• Problem description: Filter the entries, keeping every line with the word "code".

--- Given entries ---

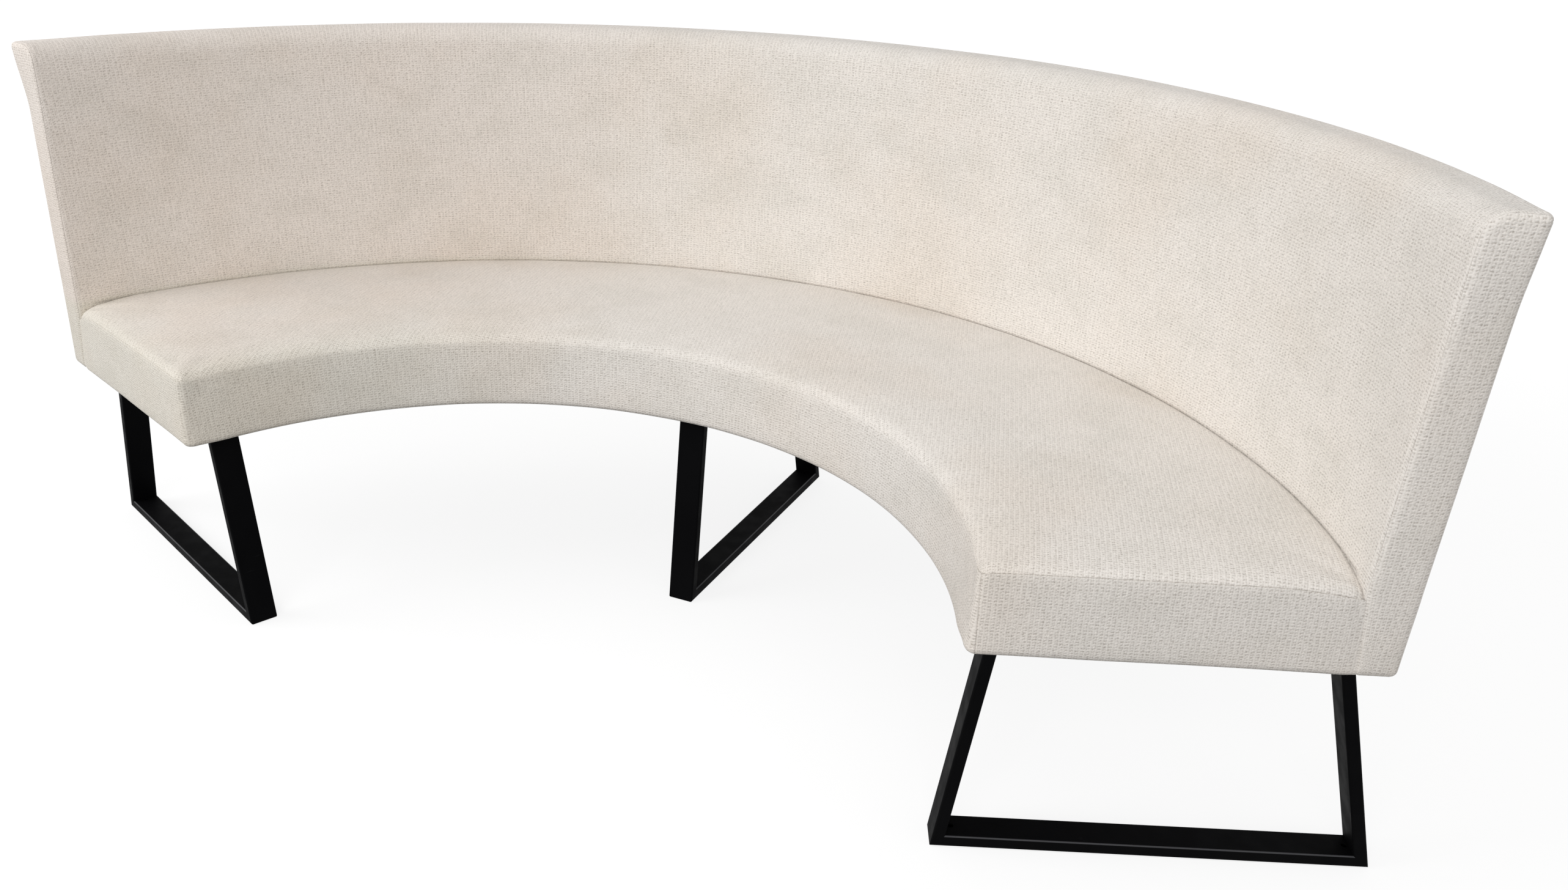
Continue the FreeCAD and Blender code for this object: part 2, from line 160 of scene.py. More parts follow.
# Straight block cut into a grid; rounding says which edges are round, their radius and their steps
def makeBlock(size, rounding, cells, endLoops):
    bm = bmesh.new()
    bmesh.ops.create_cube(bm, size=1)
    bmesh.ops.scale(bm, vec=size, verts=bm.verts)
    bmesh.ops.translate(bm, vec=(0, size[1] / 2, size[2] / 2), verts=bm.verts)
    for wanted, radius, segments in rounding:
        roundEdges(bm, sharpEdges(bm, wanted), radius, segments)
    alongAxis, deepAxis, upAxis = Vector((1, 0, 0)), Vector((0, 1, 0)), Vector((0, 0, 1))
    cutAt(bm, deepAxis, evenPlaces(0, size[1], cells[1]))
    cutAt(bm, upAxis, evenPlaces(0, size[2], cells[2]))
    for side in (-1, 1):
        cutAt(bm, alongAxis, [side * (size[0] / 2 - inset) for inset in endLoops])
    longEdges = [edge for edge in bm.edges if edge.calc_length() > size[0] / 2]
    bmesh.ops.subdivide_edges(bm, edges=longEdges, cuts=round(size[0] / cells[0]), use_grid_fill=True)
    return bm


# Vertices keep the block's own place, which says later what panel and how near a seam they are
def keepBlockPlaces(bm):
    layer = bm.verts.layers.float_vector.new("block")
    for vert in bm.verts:
        vert[layer] = vert.co
    return layer


def onLine(distance):
    return abs(distance) < 0.0001


def smoothStep(value, low, high):
    part = min(1, max(0, (value - low) / (high - low)))
    return part * part * (3 - 2 * part)


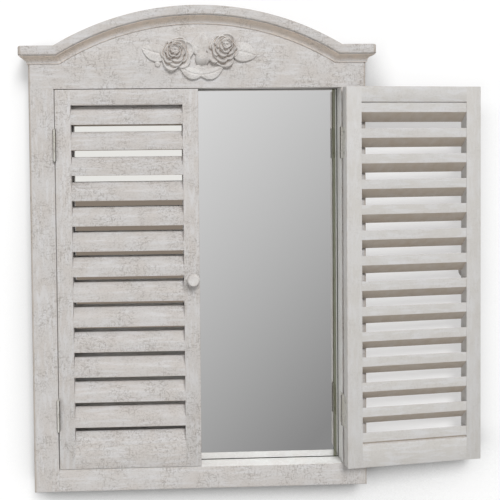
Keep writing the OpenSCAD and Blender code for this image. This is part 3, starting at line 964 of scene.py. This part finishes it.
    def leaf(self, leaf: Leaf, x: np.ndarray, up: np.ndarray) -> np.ndarray:
        """Builds a leaf with a groove along its middle and fine side veins.

        Args:
            leaf: Its place and size.
            x, up: Places on the board.
        Returns:
            Its height.
        """
        turn = math.radians(leaf.angle)
        dx, dy = x - leaf.x, up - leaf.up
        along = (dx * math.cos(turn) + dy * math.sin(turn)) / leaf.length
        side = -dx * math.sin(turn) + dy * math.cos(turn)
        side = side - leaf.bend * (along - along ** 2) * 2
        t = np.clip(along, 0, 1)
        half = leaf.width / 2 * np.sin(np.pi * t ** 0.85) ** 0.7 + 0.2
        share = np.abs(side) / half
        dome = leaf.height * (0.5 + 0.5 * np.sin(np.pi * t ** 0.7))
        body = dome * (1 - 0.42 * share ** 3)
        groove = -1.1 * np.exp(-(share / 0.10) ** 2)
        veins = 0.3 * np.cos((t * 6 - share * 1.2) * 2 * np.pi) * (1 - share) * (share > 0.1)
        rim = 0.45 * np.exp(-((share - 0.88) / 0.08) ** 2)
        inside = (along > 0) & (along < 1) & (share < 1)
        return np.where(inside, body + groove + veins + rim, -1.0)

    def bud(self, bud: Bud, x: np.ndarray, up: np.ndarray) -> np.ndarray:
        """Builds a bud as a dome with two wrapped petals.

        Args:
            bud: Its place and size.
            x, up: Places on the board.
        Returns:
            Its height.
        """
        dx, dy = x - bud.x, up - bud.up
        far = np.hypot(dx, dy) / bud.radius
        turn = np.arctan2(dy, dx) - math.radians(bud.turn)
        wrap = 0.15 * bud.height * np.tanh(9 * np.sin(turn + far * 2.2)) * np.clip(1.1 - far, 0, 1)
        dome = bud.height * np.sqrt(np.clip(1 - 0.92 * far ** 2, 0, 1))
        return np.where(far < 1, dome + wrap, -1.0)

    def surface(self, x: np.ndarray, up: np.ndarray, height: np.ndarray, hollow: np.ndarray,
                base: Vector) -> Object:
        """Turns the heights into a closed piece that lies on the header.

        Args:
            x, up: Places on the board, in millimetres.
            height: Heights above it.
            hollow: How much wax and painted shade lie in the relief there.
            base: Lowest corner of the header, for its front face and foot.
        Returns:
            The piece.
        """
        raised = height > 0.05
        cells = raised[:-1, :-1] | raised[1:, :-1] | raised[:-1, 1:] | raised[1:, 1:]
        for _ in range(4):  # cells that meet only at a corner are joined, so that the foot closes
            rising = cells[:-1, :-1] & cells[1:, 1:] & ~cells[1:, :-1] & ~cells[:-1, 1:]
            cells[1:, :-1] |= rising
            falling = cells[1:, :-1] & cells[:-1, 1:] & ~cells[:-1, :-1] & ~cells[1:, 1:]
            cells[:-1, :-1] |= falling
        used = np.zeros(x.shape, bool)
        for i, j in ((0, 0), (1, 0), (0, 1), (1, 1)):
            used[i:x.shape[0] - 1 + i, j:x.shape[1] - 1 + j] |= cells
        number = np.full(x.shape, -1)
        number[used] = np.arange(used.sum())
        front = -np.maximum(height[used], -self.sunk_mm) * MM + base.y
        places = np.column_stack([x[used] * MM, front, up[used] * MM + base.z])
        i, j = np.nonzero(cells)
        faces = np.column_stack([number[i, j], number[i + 1, j], number[i + 1, j + 1], number[i, j + 1]])
        mesh = bpy.data.meshes.new("rose_relief")
        mesh.from_pydata(places.tolist(), [], faces.tolist())
        mesh.attributes.new("hollow", "FLOAT", "POINT").data.foreach_set("value", hollow[used])
        bm = bmesh_of(mesh)
        bpy.data.meshes.remove(mesh)
        rim = [e for e in bm.edges if e.is_boundary]
        for v in bmesh.ops.extrude_edge_only(bm, edges=rim)["geom"]:
            if isinstance(v, BMVert):
                v.co.y = base.y + self.foot_mm * MM
        bmesh.ops.holes_fill(bm, edges=[e for e in bm.edges if e.is_boundary], sides=0)
        return mesh_object("rose_relief", bm, smooth_deg=75)


# ---- doors


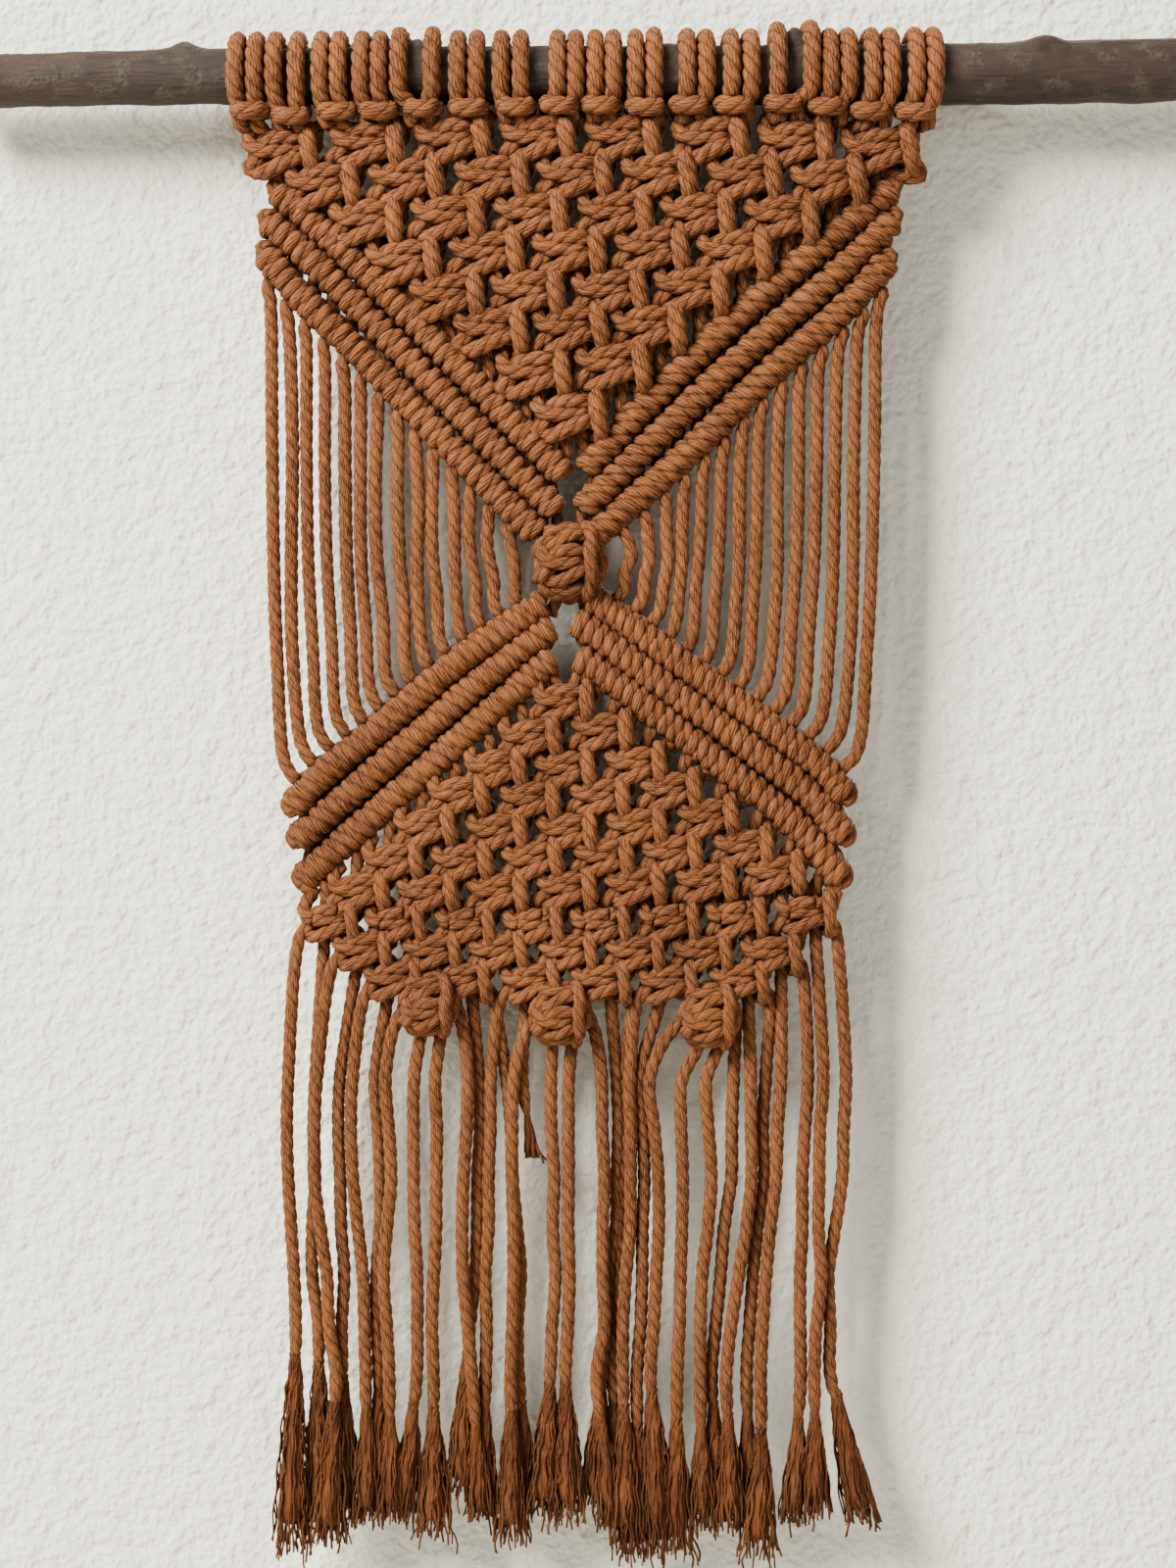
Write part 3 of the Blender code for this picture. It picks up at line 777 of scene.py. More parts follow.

---

• Solution for this problem:
Continue the FreeCAD and Blender code for this object: part 2, from line 160 of scene.py. More parts follow.
Keep writing the OpenSCAD and Blender code for this image. This is part 3, starting at line 964 of scene.py. This part finishes it.
Write part 3 of the Blender code for this picture. It picks up at line 777 of scene.py. More parts follow.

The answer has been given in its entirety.